▸ Exercise task
Copy out all of the material, matching it word for word.

▸ Listed entries
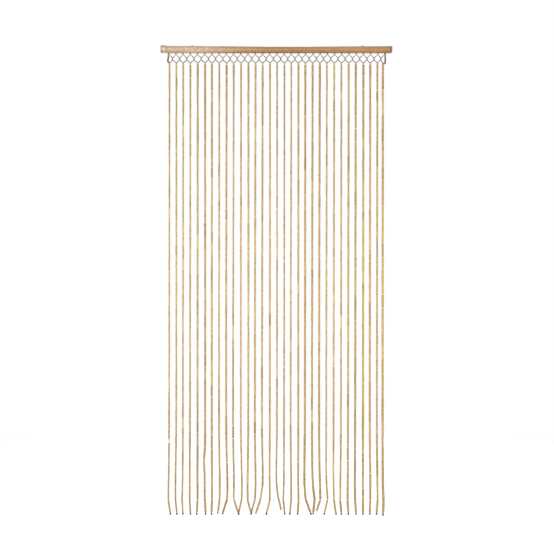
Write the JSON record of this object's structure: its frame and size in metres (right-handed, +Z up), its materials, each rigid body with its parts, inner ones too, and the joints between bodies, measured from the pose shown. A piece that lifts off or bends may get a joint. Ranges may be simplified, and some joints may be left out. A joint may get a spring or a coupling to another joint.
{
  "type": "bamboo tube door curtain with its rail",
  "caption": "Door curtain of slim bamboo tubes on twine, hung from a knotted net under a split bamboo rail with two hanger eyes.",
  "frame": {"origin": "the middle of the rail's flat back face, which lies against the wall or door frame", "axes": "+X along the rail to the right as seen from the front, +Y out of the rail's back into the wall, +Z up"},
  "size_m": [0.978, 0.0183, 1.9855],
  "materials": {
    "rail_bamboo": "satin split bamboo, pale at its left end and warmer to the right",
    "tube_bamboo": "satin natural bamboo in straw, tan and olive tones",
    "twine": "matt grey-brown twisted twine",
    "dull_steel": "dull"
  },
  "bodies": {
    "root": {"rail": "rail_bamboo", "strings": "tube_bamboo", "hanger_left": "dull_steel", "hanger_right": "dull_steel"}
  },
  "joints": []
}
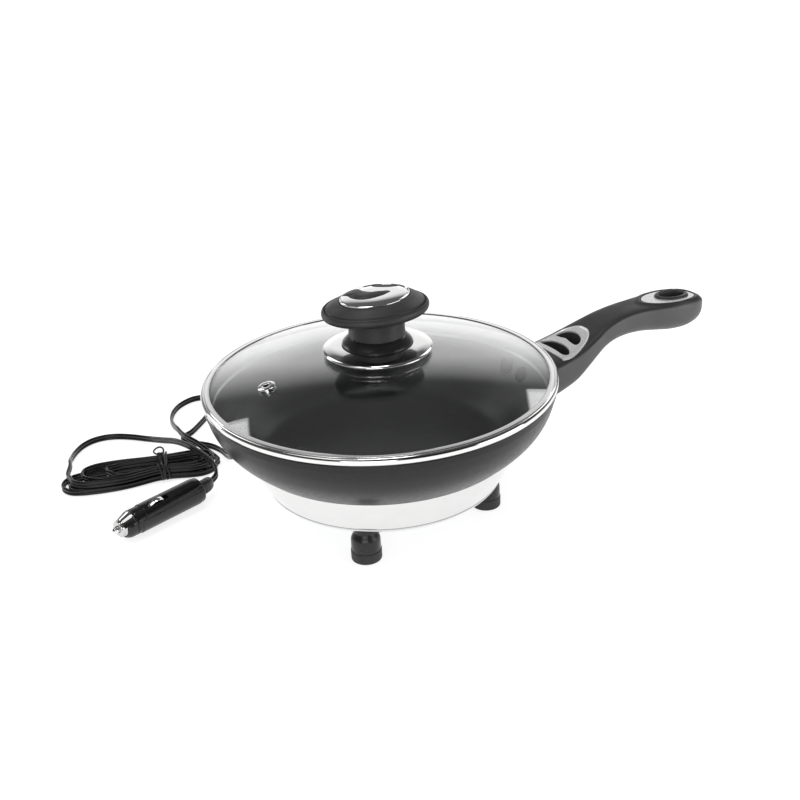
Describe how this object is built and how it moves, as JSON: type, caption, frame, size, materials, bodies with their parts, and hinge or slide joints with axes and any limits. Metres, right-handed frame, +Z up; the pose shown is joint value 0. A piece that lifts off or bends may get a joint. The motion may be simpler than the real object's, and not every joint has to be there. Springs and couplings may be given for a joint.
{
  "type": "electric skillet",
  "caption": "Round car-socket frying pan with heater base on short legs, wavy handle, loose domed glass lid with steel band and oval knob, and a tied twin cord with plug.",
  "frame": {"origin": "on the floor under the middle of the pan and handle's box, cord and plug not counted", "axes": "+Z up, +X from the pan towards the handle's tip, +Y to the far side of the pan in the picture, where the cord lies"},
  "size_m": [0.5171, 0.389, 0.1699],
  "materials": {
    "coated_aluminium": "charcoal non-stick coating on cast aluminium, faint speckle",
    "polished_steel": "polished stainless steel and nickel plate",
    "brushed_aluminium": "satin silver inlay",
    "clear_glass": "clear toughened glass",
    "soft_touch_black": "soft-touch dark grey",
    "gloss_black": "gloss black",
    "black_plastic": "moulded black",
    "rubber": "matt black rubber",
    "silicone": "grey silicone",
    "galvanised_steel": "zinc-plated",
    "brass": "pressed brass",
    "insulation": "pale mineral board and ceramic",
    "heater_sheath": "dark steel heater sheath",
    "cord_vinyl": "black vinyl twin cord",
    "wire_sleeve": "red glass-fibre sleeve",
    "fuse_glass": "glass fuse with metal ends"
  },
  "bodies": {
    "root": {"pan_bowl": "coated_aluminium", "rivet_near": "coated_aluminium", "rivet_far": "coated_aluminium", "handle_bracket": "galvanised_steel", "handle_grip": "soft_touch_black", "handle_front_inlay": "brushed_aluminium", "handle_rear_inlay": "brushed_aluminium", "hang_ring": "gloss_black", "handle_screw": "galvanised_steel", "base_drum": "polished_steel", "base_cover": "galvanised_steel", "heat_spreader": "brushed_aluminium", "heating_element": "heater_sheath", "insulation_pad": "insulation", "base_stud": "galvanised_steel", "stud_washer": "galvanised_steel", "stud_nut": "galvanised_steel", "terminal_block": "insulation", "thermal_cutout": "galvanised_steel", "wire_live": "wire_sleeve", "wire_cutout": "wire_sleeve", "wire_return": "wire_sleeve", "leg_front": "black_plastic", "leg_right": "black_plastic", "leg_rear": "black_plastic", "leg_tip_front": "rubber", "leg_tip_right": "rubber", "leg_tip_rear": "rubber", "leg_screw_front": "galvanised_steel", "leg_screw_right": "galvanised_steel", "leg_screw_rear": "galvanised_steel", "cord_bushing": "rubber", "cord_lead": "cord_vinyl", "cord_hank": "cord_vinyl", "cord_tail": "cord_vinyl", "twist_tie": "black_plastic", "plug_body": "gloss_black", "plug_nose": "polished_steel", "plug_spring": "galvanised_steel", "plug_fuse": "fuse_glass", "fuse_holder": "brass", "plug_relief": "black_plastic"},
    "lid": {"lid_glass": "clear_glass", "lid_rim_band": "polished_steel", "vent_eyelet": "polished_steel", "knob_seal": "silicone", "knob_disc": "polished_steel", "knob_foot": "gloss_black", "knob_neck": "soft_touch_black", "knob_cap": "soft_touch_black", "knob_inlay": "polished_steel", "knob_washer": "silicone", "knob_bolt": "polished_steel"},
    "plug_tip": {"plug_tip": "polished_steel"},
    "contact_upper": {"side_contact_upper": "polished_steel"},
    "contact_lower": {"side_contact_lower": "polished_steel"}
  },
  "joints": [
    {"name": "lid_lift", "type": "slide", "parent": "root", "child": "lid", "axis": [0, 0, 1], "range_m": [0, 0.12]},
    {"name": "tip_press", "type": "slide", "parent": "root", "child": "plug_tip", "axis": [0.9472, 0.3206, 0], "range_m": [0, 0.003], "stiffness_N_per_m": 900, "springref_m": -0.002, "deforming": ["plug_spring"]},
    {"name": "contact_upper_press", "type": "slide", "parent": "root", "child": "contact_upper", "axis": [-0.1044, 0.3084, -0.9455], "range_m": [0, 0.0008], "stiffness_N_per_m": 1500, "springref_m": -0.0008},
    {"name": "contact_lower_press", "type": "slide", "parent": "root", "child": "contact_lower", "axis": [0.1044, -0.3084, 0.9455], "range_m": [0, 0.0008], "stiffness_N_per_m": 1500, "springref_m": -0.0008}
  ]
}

▸ Task output
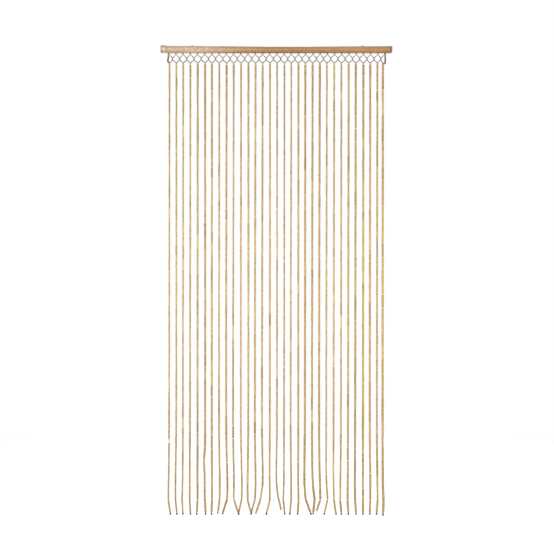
Write the JSON record of this object's structure: its frame and size in metres (right-handed, +Z up), its materials, each rigid body with its parts, inner ones too, and the joints between bodies, measured from the pose shown. A piece that lifts off or bends may get a joint. Ranges may be simplified, and some joints may be left out. A joint may get a spring or a coupling to another joint.
{
  "type": "bamboo tube door curtain with its rail",
  "caption": "Door curtain of slim bamboo tubes on twine, hung from a knotted net under a split bamboo rail with two hanger eyes.",
  "frame": {"origin": "the middle of the rail's flat back face, which lies against the wall or door frame", "axes": "+X along the rail to the right as seen from the front, +Y out of the rail's back into the wall, +Z up"},
  "size_m": [0.978, 0.0183, 1.9855],
  "materials": {
    "rail_bamboo": "satin split bamboo, pale at its left end and warmer to the right",
    "tube_bamboo": "satin natural bamboo in straw, tan and olive tones",
    "twine": "matt grey-brown twisted twine",
    "dull_steel": "dull"
  },
  "bodies": {
    "root": {"rail": "rail_bamboo", "strings": "tube_bamboo", "hanger_left": "dull_steel", "hanger_right": "dull_steel"}
  },
  "joints": []
}
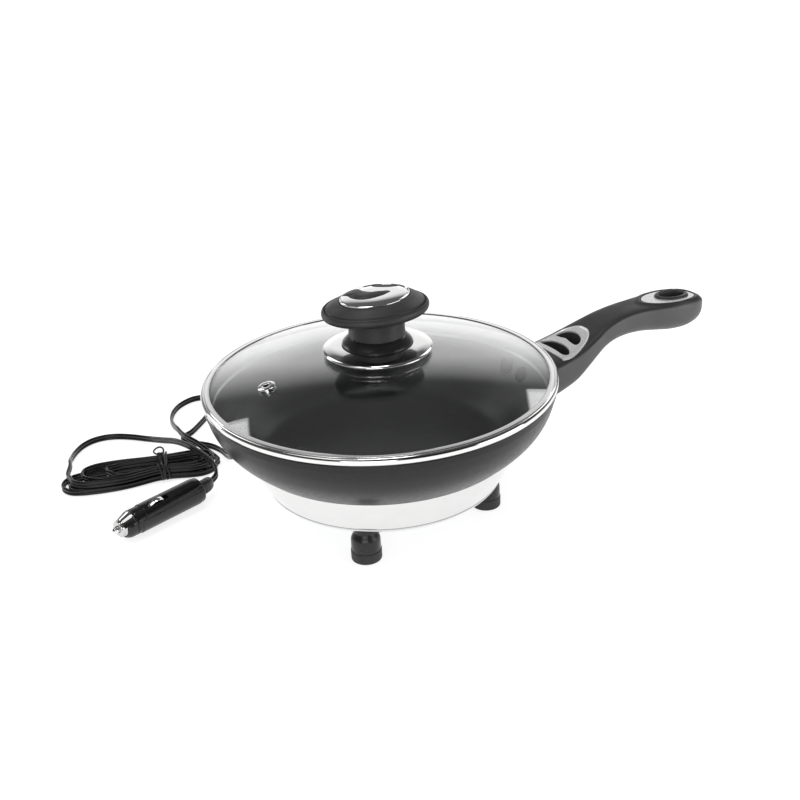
Describe how this object is built and how it moves, as JSON: type, caption, frame, size, materials, bodies with their parts, and hinge or slide joints with axes and any limits. Metres, right-handed frame, +Z up; the pose shown is joint value 0. A piece that lifts off or bends may get a joint. The motion may be simpler than the real object's, and not every joint has to be there. Springs and couplings may be given for a joint.
{
  "type": "electric skillet",
  "caption": "Round car-socket frying pan with heater base on short legs, wavy handle, loose domed glass lid with steel band and oval knob, and a tied twin cord with plug.",
  "frame": {"origin": "on the floor under the middle of the pan and handle's box, cord and plug not counted", "axes": "+Z up, +X from the pan towards the handle's tip, +Y to the far side of the pan in the picture, where the cord lies"},
  "size_m": [0.5171, 0.389, 0.1699],
  "materials": {
    "coated_aluminium": "charcoal non-stick coating on cast aluminium, faint speckle",
    "polished_steel": "polished stainless steel and nickel plate",
    "brushed_aluminium": "satin silver inlay",
    "clear_glass": "clear toughened glass",
    "soft_touch_black": "soft-touch dark grey",
    "gloss_black": "gloss black",
    "black_plastic": "moulded black",
    "rubber": "matt black rubber",
    "silicone": "grey silicone",
    "galvanised_steel": "zinc-plated",
    "brass": "pressed brass",
    "insulation": "pale mineral board and ceramic",
    "heater_sheath": "dark steel heater sheath",
    "cord_vinyl": "black vinyl twin cord",
    "wire_sleeve": "red glass-fibre sleeve",
    "fuse_glass": "glass fuse with metal ends"
  },
  "bodies": {
    "root": {"pan_bowl": "coated_aluminium", "rivet_near": "coated_aluminium", "rivet_far": "coated_aluminium", "handle_bracket": "galvanised_steel", "handle_grip": "soft_touch_black", "handle_front_inlay": "brushed_aluminium", "handle_rear_inlay": "brushed_aluminium", "hang_ring": "gloss_black", "handle_screw": "galvanised_steel", "base_drum": "polished_steel", "base_cover": "galvanised_steel", "heat_spreader": "brushed_aluminium", "heating_element": "heater_sheath", "insulation_pad": "insulation", "base_stud": "galvanised_steel", "stud_washer": "galvanised_steel", "stud_nut": "galvanised_steel", "terminal_block": "insulation", "thermal_cutout": "galvanised_steel", "wire_live": "wire_sleeve", "wire_cutout": "wire_sleeve", "wire_return": "wire_sleeve", "leg_front": "black_plastic", "leg_right": "black_plastic", "leg_rear": "black_plastic", "leg_tip_front": "rubber", "leg_tip_right": "rubber", "leg_tip_rear": "rubber", "leg_screw_front": "galvanised_steel", "leg_screw_right": "galvanised_steel", "leg_screw_rear": "galvanised_steel", "cord_bushing": "rubber", "cord_lead": "cord_vinyl", "cord_hank": "cord_vinyl", "cord_tail": "cord_vinyl", "twist_tie": "black_plastic", "plug_body": "gloss_black", "plug_nose": "polished_steel", "plug_spring": "galvanised_steel", "plug_fuse": "fuse_glass", "fuse_holder": "brass", "plug_relief": "black_plastic"},
    "lid": {"lid_glass": "clear_glass", "lid_rim_band": "polished_steel", "vent_eyelet": "polished_steel", "knob_seal": "silicone", "knob_disc": "polished_steel", "knob_foot": "gloss_black", "knob_neck": "soft_touch_black", "knob_cap": "soft_touch_black", "knob_inlay": "polished_steel", "knob_washer": "silicone", "knob_bolt": "polished_steel"},
    "plug_tip": {"plug_tip": "polished_steel"},
    "contact_upper": {"side_contact_upper": "polished_steel"},
    "contact_lower": {"side_contact_lower": "polished_steel"}
  },
  "joints": [
    {"name": "lid_lift", "type": "slide", "parent": "root", "child": "lid", "axis": [0, 0, 1], "range_m": [0, 0.12]},
    {"name": "tip_press", "type": "slide", "parent": "root", "child": "plug_tip", "axis": [0.9472, 0.3206, 0], "range_m": [0, 0.003], "stiffness_N_per_m": 900, "springref_m": -0.002, "deforming": ["plug_spring"]},
    {"name": "contact_upper_press", "type": "slide", "parent": "root", "child": "contact_upper", "axis": [-0.1044, 0.3084, -0.9455], "range_m": [0, 0.0008], "stiffness_N_per_m": 1500, "springref_m": -0.0008},
    {"name": "contact_lower_press", "type": "slide", "parent": "root", "child": "contact_lower", "axis": [0.1044, -0.3084, 0.9455], "range_m": [0, 0.0008], "stiffness_N_per_m": 1500, "springref_m": -0.0008}
  ]
}